[start of Provided data]

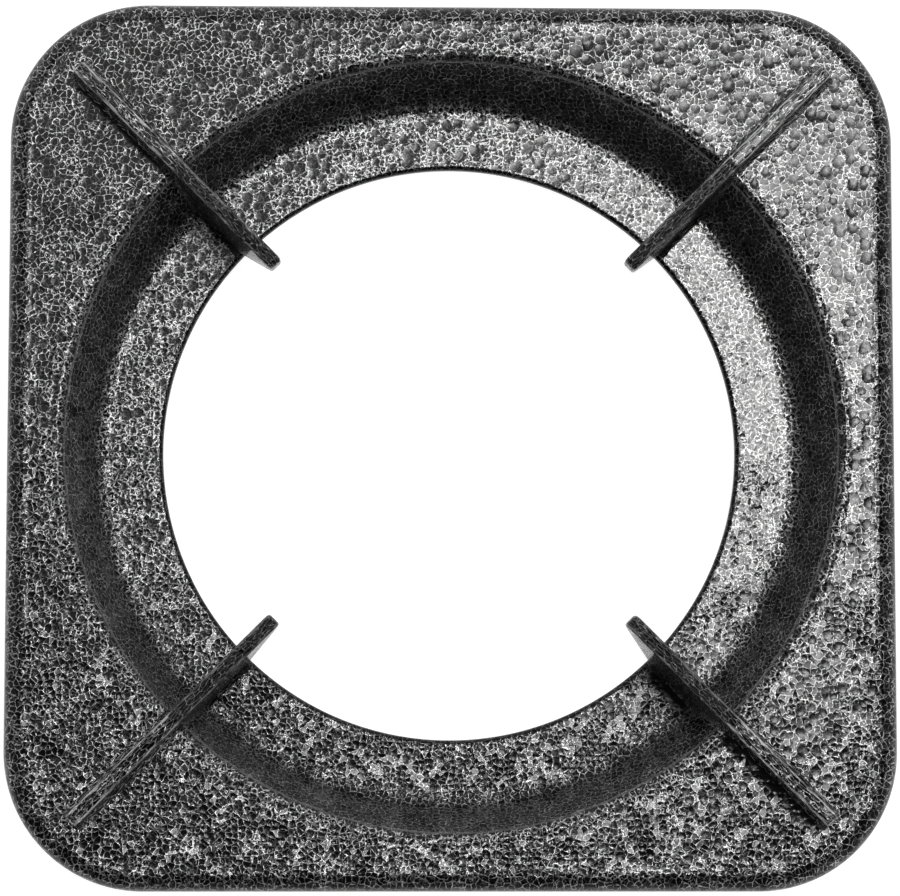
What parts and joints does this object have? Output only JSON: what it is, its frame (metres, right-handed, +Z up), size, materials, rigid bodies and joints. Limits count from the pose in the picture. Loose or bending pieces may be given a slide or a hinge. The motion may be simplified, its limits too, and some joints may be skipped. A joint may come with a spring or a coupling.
{
  "type": "wok ring",
  "caption": "Square cast wok ring with rounded corners, a sunk round dish with a wide burner hole, and upright ribs on the diagonals that hold a wok.",
  "frame": {"origin": "on the flat underside of the dish, on the axis of the centre hole", "axes": "+Z up along the axis of the hole, X and Y along the plate's sides, so the ribs lie on the diagonals"},
  "size_m": [0.3, 0.3, 0.055],
  "materials": {
    "hammered_coating": "glossy black coating with a hammered relief and a net of fine silver veins"
  },
  "bodies": {
    "root": {"wok_ring_casting": "hammered_coating"}
  },
  "joints": []
}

[end of Provided data]

§ Request: Write out the entire listing exactly.

§ Reply:
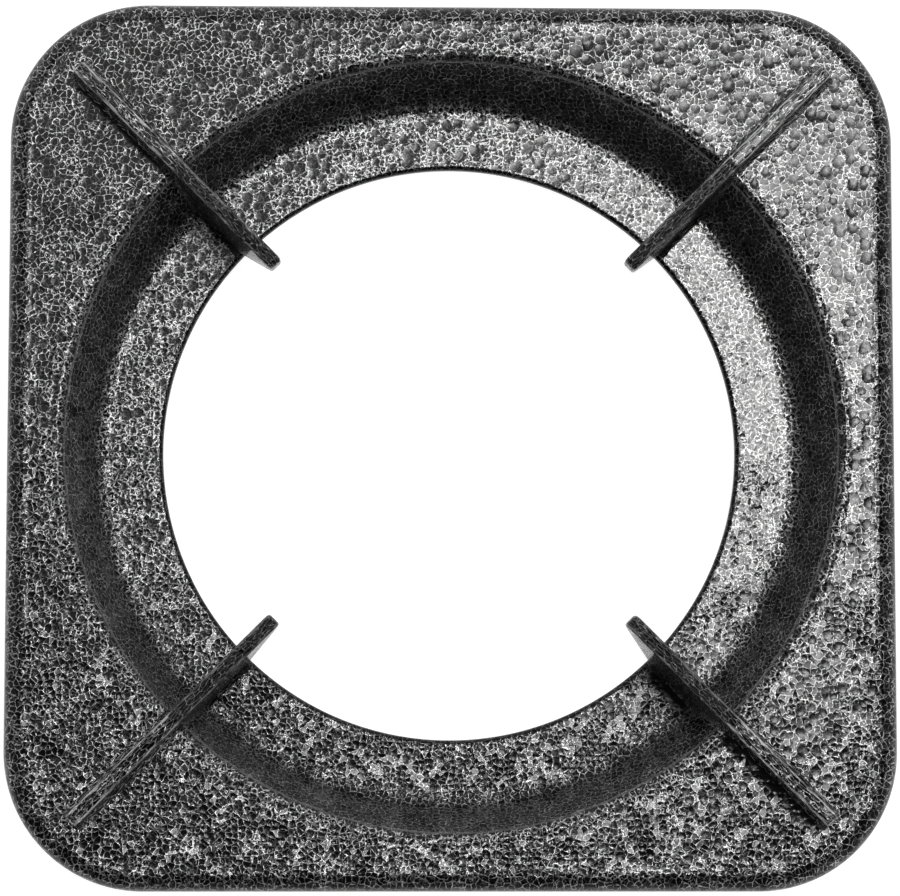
What parts and joints does this object have? Output only JSON: what it is, its frame (metres, right-handed, +Z up), size, materials, rigid bodies and joints. Limits count from the pose in the picture. Loose or bending pieces may be given a slide or a hinge. The motion may be simplified, its limits too, and some joints may be skipped. A joint may come with a spring or a coupling.
{
  "type": "wok ring",
  "caption": "Square cast wok ring with rounded corners, a sunk round dish with a wide burner hole, and upright ribs on the diagonals that hold a wok.",
  "frame": {"origin": "on the flat underside of the dish, on the axis of the centre hole", "axes": "+Z up along the axis of the hole, X and Y along the plate's sides, so the ribs lie on the diagonals"},
  "size_m": [0.3, 0.3, 0.055],
  "materials": {
    "hammered_coating": "glossy black coating with a hammered relief and a net of fine silver veins"
  },
  "bodies": {
    "root": {"wok_ring_casting": "hammered_coating"}
  },
  "joints": []
}